TASK BRIEF >> Transcribe only part of the material below: the lines from the one containing "at both ends" through the one containing "points = [vertex.co", inclusive, exactly as written.

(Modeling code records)

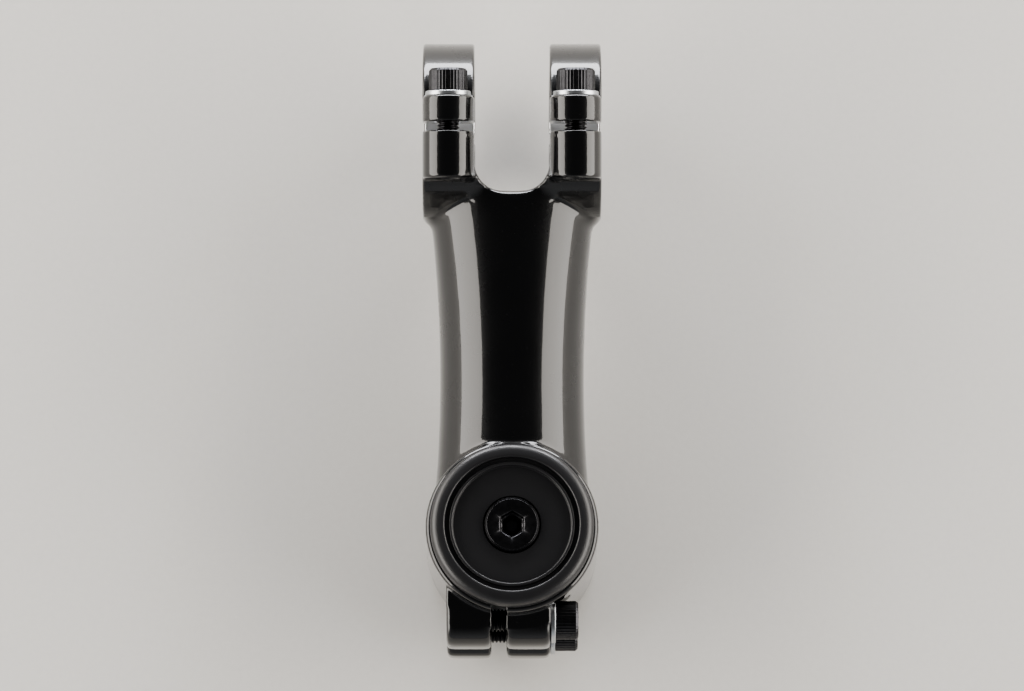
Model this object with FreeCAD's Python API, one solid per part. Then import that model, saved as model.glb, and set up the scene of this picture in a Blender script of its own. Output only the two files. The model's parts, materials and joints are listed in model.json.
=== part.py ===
import FreeCAD, Part
import math
import os

# Handlebar stem with two separate clamp straps, in millimetres.
# +Z runs up the steerer, +Y forward to the handlebar and +X to the rider's right.
# The origin is the centre of the steerer bore at the collar's lower face.

# ---- What the stem fits ----
steerer_diameter = 28.6
bar_diameter = 31.8
stem_length = 90.0  # from the steerer's axis to the handlebar's, along the extension
rise_angle = 7.0  # degrees above square to the steerer

# ---- Steerer collar ----
collar_height = 40.0
collar_wall = 4.7
collar_edge = 1.2  # rounding of its two outer edges
land_height = 14.0  # each end of the bore grips over this height
relief_depth = 0.5  # the middle of the bore is this much deeper

# ---- Extension, a hollow tapering tube ----
rear_inset = 1.0  # the tube's rear is this much narrower than the collar, each side
rear_shoulder = 3.5  # and this much lower than the collar, above and below
front_width = 34.0
front_drop = 1.0  # the tube is this much less high where its flare starts than at the rear
flare_drop = 3.0  # and this much less where its flare ends
flare_start = 30.0  # behind the bar's axis, where the tube starts to widen to the arms
flare_end = 13.0
flare_inset = 0.9  # the tube's widest place lies this far inside the arms' outer faces
extension_wall = 3.2  # the least, above and below the hollow's front end
hollow_inset = 1.5  # the hollow is at least this much smaller in radius than the steerer bore
nose_wall = 11.0  # from the bar bore back to where the hollow is full width
nose_taper = 6.0
window_diameter = 12.0  # hole from the hollow through the bar saddle
root_fillet = 1.6

# ---- Bar clamp ----
clamp_wall = 4.1
clamp_width = 39.5
strap_width = 11.5
split_gap = 2.0  # between the straps and the body
saddle_lip = 2.4  # the notch between the arms stops this far short of the bore's depth
notch_corner = 6.0
ear_margin = 0.1  # each ear is rounder than half its arm by this much less
body_ear_depth = 10.4
strap_ear_depth = 5.8
bolt_bore_wall = 3.1  # metal between the bar bore and a screw's shank
edge_softening = 0.6

# ---- Lugs and slit behind the collar ----
slit_width = 3.2
slit_offset = 2.9  # the slit lies this far left of the middle
left_lug_thickness = 10.0
right_lug_thickness = 9.9
lug_radius = 6.0
lug_bore_wall = 2.7  # metal between the steerer bore and a screw's shank
lug_waist_radius = 6.0  # of the hollow between the two screws, seen from the side
lug_waist_depth = 3.2
pinch_spacing = 20.0
seat_clearance = 0.6  # round a washer, where a seat is cut for it

# ---- M5 socket-head screws and their washers ----
m5_diameter = 5.0
m5_head_diameter = 8.5
m5_head_height = 5.0
m5_hex = 4.0
m5_hex_depth = 2.6
bar_bolt_length = 18.0
pinch_bolt_length = 22.0
washer_diameter = 10.0
washer_thickness = 1.0
washer_clearance = 0.15
thread_clearance = 0.05  # radial, where a shank turns in its tapped hole
hole_clearance = 0.25  # radial, where a shank passes through
shank_point = 0.1  # chamfer at a shank's end, as a share of its diameter
socket_point = 0.25  # depth of the drilled point under a socket, as a share of its width
washer_chamfer = 0.2  # of a washer's upper rim, as a share of its thickness

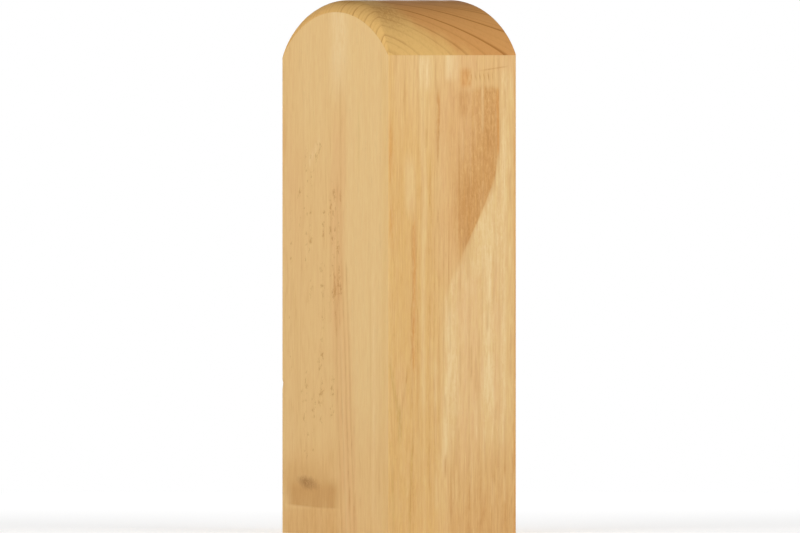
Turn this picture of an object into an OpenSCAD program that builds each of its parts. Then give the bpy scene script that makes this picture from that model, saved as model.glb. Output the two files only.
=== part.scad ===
// Newel post: the top length of a square planed softwood post, in one solid.
// The crown is a barrel whose axis runs front to back (along Y), so the front and
// back faces end in an arch and the two side faces end in a level shoulder.
// Towards the front and back faces the crown's ridge rounds down to the lower arch.
// Millimetres, +Z up, with the origin at the middle of the underside.

/* [Post] */
// Width across the arched front face
post_w = 90; // [70:1:150]
// Depth from the front face to the back face
post_d = 90; // [70:1:150]
// Height from the underside to the shoulders of the crown
shoulder_h = 258; // [100:1:2400]
// Rounding of the four long edges
arris_r = 0.6; // [0.2:0.1:4]

/* [Crown] */
// Rise of the barrel's own curve above the shoulders
barrel_rise = 32.2; // [26:0.1:42]
// Rise of the arch that shows on the front and back faces
arch_rise = 24.4; // [16:0.1:32]
// How much higher the ridge stands than the arch on the faces
ridge_drop = 6.4; // [3:0.1:8]
// How far in from each face the ridge starts to round down
ease_depth = 9.2; // [8:0.1:20]
// How far the crown's axis lies off the middle of the post
crown_shift = 0.4; // [-1.5:0.1:1.5]

/* [Hidden] */
$fn = 96;

// Radius of an arc of a given rise over a given width
function arc_r(width, rise) = (width * width / 4 + rise * rise) / (2 * rise);

// The barrel: its radius and the height of its axis
barrel_r = arc_r(post_w, barrel_rise);
barrel_z = shoulder_h + barrel_rise - barrel_r;

// The arch: its radius on the faces, the height of its axis, and the ridge's radius
arch_r = arc_r(post_w, arch_rise);
arch_z = shoulder_h + arch_rise - arch_r;
ridge_r = arch_r + ridge_drop;

// The rounding of the ridge is an arc that drops ridge_drop over ease_depth
ease_r = (ease_depth * ease_depth + ridge_drop * ridge_drop) / (2 * ridge_drop);
ease_y = post_d / 2 - ease_depth;

// Stock that the cutting shapes leave on every side of the blank
spare = 10;
blank_h = shoulder_h + barrel_rise + spare;

// Section of the planed timber, with its long edges eased
module section() {
    square([post_w - 2 * arris_r, post_d], center = true);
    square([post_w, post_d - 2 * arris_r], center = true);
    for (x = [-1, 1], y = [-1, 1])
        translate([x * (post_w / 2 - arris_r), y * (post_d / 2 - arris_r)])
            circle(r = arris_r);
}

// Everything from the underside up to the height top
module stock_below(top) {
    translate([0, 0, top / 2])
        cube([post_w + 2 * spare, post_d + 2 * spare, top], center = true);
}

// Turns a shape about Z into one about the crown's axis, at the height z
module on_crown_axis(z) {
    translate([crown_shift, 0, z]) rotate([90, 0, 0]) children();
}

// The barrel that leaves the level shoulders
module barrel_form() {
    stock_below(barrel_z);
    on_crown_axis(barrel_z)
        cylinder(r = barrel_r, h = post_d + 2 * spare, center = true);
}

// Half section of the arch form: full radius along the ridge, rounded at both ends
module arch_profile() {
    ridge_l = 2 * ease_y;
    translate([0, -ease_y]) square([ridge_r, ridge_l]);
    translate([0, -ease_y - ease_r]) square([ridge_r - ease_r, ridge_l + 2 * ease_r]);
    for (y = [-ease_y, ease_y])
        translate([ridge_r - ease_r, y]) circle(r = ease_r);
}

// The arch form that rounds the ridge down to the faces
module arch_form() {
    stock_below(arch_z);
    on_crown_axis(arch_z) rotate_extrude() arch_profile();
}

// The post: the planed blank, cut by the barrel and by the arch form
module newel_post() {
    color([0.86, 0.69, 0.48])
    intersection() {
        linear_extrude(height = blank_h) section();
        barrel_form();
        arch_form();
    }
}

newel_post();
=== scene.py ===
"""Newel post: the looks of one planed softwood timber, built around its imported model.

Formulas work in millimetres in the model's own frame: +Z up the post, -Y out of the front face,
which ends in an arch, and +X out of the right face, which ends in a level shoulder. Meshes, lamps
and camera are in metres.
"""

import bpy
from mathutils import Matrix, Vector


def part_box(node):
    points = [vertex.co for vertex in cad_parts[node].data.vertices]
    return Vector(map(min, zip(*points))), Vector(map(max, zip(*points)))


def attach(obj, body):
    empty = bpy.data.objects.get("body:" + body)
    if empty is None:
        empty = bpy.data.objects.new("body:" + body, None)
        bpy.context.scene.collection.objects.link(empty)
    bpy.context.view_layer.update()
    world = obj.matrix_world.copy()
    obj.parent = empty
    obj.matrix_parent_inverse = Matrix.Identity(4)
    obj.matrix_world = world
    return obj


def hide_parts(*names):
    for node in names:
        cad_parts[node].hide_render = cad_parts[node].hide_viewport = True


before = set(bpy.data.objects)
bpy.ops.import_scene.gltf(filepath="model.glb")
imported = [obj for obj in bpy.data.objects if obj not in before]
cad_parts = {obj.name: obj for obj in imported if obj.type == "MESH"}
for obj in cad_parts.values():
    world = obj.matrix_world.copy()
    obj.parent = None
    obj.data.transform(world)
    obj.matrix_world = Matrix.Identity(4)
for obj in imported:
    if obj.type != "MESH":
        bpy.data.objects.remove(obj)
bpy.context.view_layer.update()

import logging
import math
from dataclasses import dataclass, replace
from enum import Enum
from typing import Any, Callable, Optional, Union

import bpy
import numpy as np
from mathutils import Vector

LOG = logging.getLogger("newel_post")
MM = 0.001
POST_NODE = "newel_post"
WHITE = (1.0, 1.0, 1.0, 1.0)
BLACK = (0.0, 0.0, 0.0, 1.0)

# The Mix node's inputs for a share and two colours, and its colour output.
MIX_SHARE, MIX_BASE, MIX_TOP, MIX_COLOUR = 0, 6, 7, 2

Socket = bpy.types.NodeSocket


# ---- Shader trees, and maths that works both on numpy arrays and on the surface ----


class Tree:
    """A shader node tree that is written as Python expressions."""

    def __init__(self, node_tree: bpy.types.NodeTree) -> None:
        """Takes the tree of a material or of the world, and empties it."""
        self.tree = node_tree
        self.tree.nodes.clear()

    def node(
        self, kind: str, settings: Optional[dict] = None, inputs: Optional[dict] = None
    ) -> bpy.types.Node:
        """Adds one node of any type.

        Args:
            kind: its type, without the ShaderNode prefix.
            settings: properties that are set first.
            inputs: a number, colour, Value or socket for each input.

        Returns:
            The new node.
        """
        made = self.tree.nodes.new("ShaderNode" + kind)
        for name, setting in (settings or {}).items():
            setattr(made, name, setting)
        for name, value in (inputs or {}).items():
            self._feed(made.inputs[name], value)
        return made

    def _feed(self, socket: Socket, value: Any) -> None:
        """Links a Value or a socket to an input, or sets the input to a constant.

        Args:
            socket: the input.
            value: the Value, socket, number or colour.
        """
        if isinstance(value, Value):
            self.tree.links.new(value.socket, socket)
        elif isinstance(value, Socket):
            self.tree.links.new(value, socket)
        else:
            socket.default_value = value

    def math(self, operation: str, *terms: "Number") -> "Value":
        """One Math node of the terms, as a Value."""
        made = self.node("Math", {"operation": operation}, dict(enumerate(terms)))
        return Value(self, made.outputs[0])

    def mix(self, share: "Number", base: Any, top: Any, blend: str = "MIX") -> Socket:
        """Mixes two colours.

        Args:
            share: how much of the top shows, from 0 to 1.
            base: the colour or socket where share is 0.
            top: the colour or socket where share is 1.
            blend: how the top is laid on.

        Returns:
            The mixed colour's socket.
        """
        settings = {"data_type": "RGBA", "blend_type": blend, "clamp_factor": True}
        inputs = {MIX_SHARE: share, MIX_BASE: base, MIX_TOP: top}
        return self.node("Mix", settings, inputs).outputs[MIX_COLOUR]

    def attribute(self, name: str, output: str = "Fac") -> Socket:
        """An attribute of the mesh, as a number or, from its Color output, as a colour."""
        return self.node("Attribute", {"attribute_name": name}).outputs[output]

    def noise(self, place: Socket, detail: float = 2.0, bend: float = 0.0) -> "Value":
        """Soft noise of about 0 to 1, with features one unit of the place apart, bent about itself."""
        inputs = {"Vector": place, "Scale": 1.0, "Detail": detail, "Roughness": 0.55, "Distortion": bend}
        return Value(self, self.node("TexNoise", None, inputs).outputs["Fac"])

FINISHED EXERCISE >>
// Half section of the arch form: full radius along the ridge, rounded at both ends
module arch_profile() {
    ridge_l = 2 * ease_y;
    translate([0, -ease_y]) square([ridge_r, ridge_l]);
    translate([0, -ease_y - ease_r]) square([ridge_r - ease_r, ridge_l + 2 * ease_r]);
    for (y = [-ease_y, ease_y])
        translate([ridge_r - ease_r, y]) circle(r = ease_r);
}

// The arch form that rounds the ridge down to the faces
module arch_form() {
    stock_below(arch_z);
    on_crown_axis(arch_z) rotate_extrude() arch_profile();
}

// The post: the planed blank, cut by the barrel and by the arch form
module newel_post() {
    color([0.86, 0.69, 0.48])
    intersection() {
        linear_extrude(height = blank_h) section();
        barrel_form();
        arch_form();
    }
}

newel_post();
=== scene.py ===
"""Newel post: the looks of one planed softwood timber, built around its imported model.

Formulas work in millimetres in the model's own frame: +Z up the post, -Y out of the front face,
which ends in an arch, and +X out of the right face, which ends in a level shoulder. Meshes, lamps
and camera are in metres.
"""

import bpy
from mathutils import Matrix, Vector


def part_box(node):
    points = [vertex.co for vertex in cad_parts[node].data.vertices]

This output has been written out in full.